Tersingkapnya Kewalian KH. Abdul Hamid Pasuruan

 
Tersingkapnya Kewalian KH. Abdul Hamid Pasuruan

Suatu ketika Mbah Hamid memondokkan putranya, Gus Nu'man, di Pesantren Darul Hadits Malang yang diasuh oleh Ulama Besar pakar Hadits, Prof. Dr. Habib Abdulloh Bilfaqih.
Namanya juga anak muda, pasti ada nakalnya. Begitu juga dengan Nu'man. Nampaknya kenakalannya terdengar sampai ke telinga Habib.

Lalu Nu'man dipanggil oleh sang pengasuh. Dia diberi pengarahan dan nasehat agar dia tidak nakal lagi, tapi tidak sampai dita'zir.

Satu dua kali dia dipanggil tetap saja belum ada perubahan. Akhirnya untuk yang ketiga kalinya dia dihukum langsung oleh sang pengasuh. Nu'man di pukul berkali-kali dengan penjalin (bambu kuning yang masih muda).

Hingga pada suatu malam Habib Abdullah di tegur Abahnya (Al Qutb al-Habib Abdul Qodir Bilfaqih) lewat sebuah mimpi dengan berkata "Nak koen ndak wero tah ana'e sopo seng koen tandangi iku?

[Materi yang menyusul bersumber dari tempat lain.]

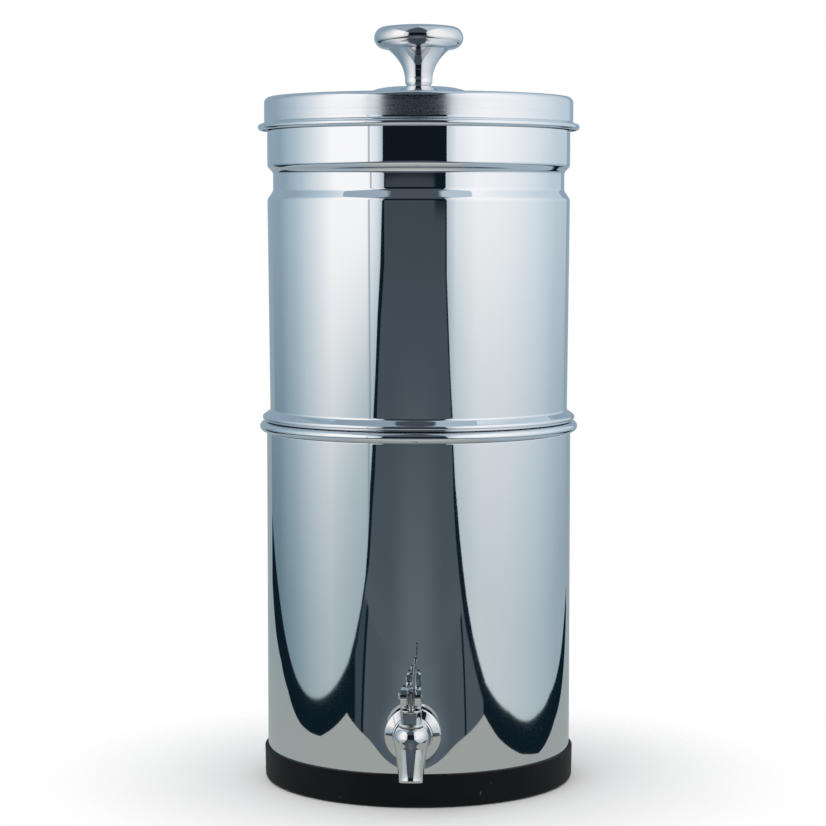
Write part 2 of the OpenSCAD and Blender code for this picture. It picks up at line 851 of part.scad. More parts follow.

Iku putrone kiai Hamid, kiai seng dadi wali abdal, opo koen gak wedi kualat?" (Nak, kamu tidak tahu? Anak siapa yang kamu pukuli itu? Itu adalah anak kiai Hamid, kiai yang menjadi wali abdal, apa kamu tidak takut kualat?).

Dan selang beberapa hari beliau juga mimpi bertemu dengan kiai Hamid sedang menuju pintu surga. Sang Habib berusaha menggapai Kiai Hamid tapi tidak bisa. Mimpi itu datang sampai beberapa hari.

Setelah mendapat teguran dari sang ayahanda dan bermimpi bertemu Kiai Hamid, beliau merasa sangat bersalah kepada kiai Hamid.

Beliau lalu mendatangi kediaman Kiai Hamid untuk meminta maaf.

Kebetulan waktu itu bertepatan hari Ahad, ada pengajian umum rutinan di ndalem Kiai Hamid. Begitu Kiai Hamid melihat kedatangan Habib, beliau menyongsong dan mempersilakan Habib untuk memimpin pengajian rutin tersebut.

Tak dinyana, dalam pengajiannya, Sang Habib justru menceritakan apa yang beliau perbuat kepada Gus Nu'man dan mimpi-mimpinya kepada para jamaah pengajian yang puluhan ribu jumlahnya.

Mendengar apa yang dituturkan oleh Sang Habib, tanpa terasa air mata Mbah Hamid mengalir deras.

Menurut sumber, Kiai Hamid tidak pernah menangis sampai parah seperti itu sebelumnya. Beliau malu kalau kelebihan beliau diceritakan di muka umum.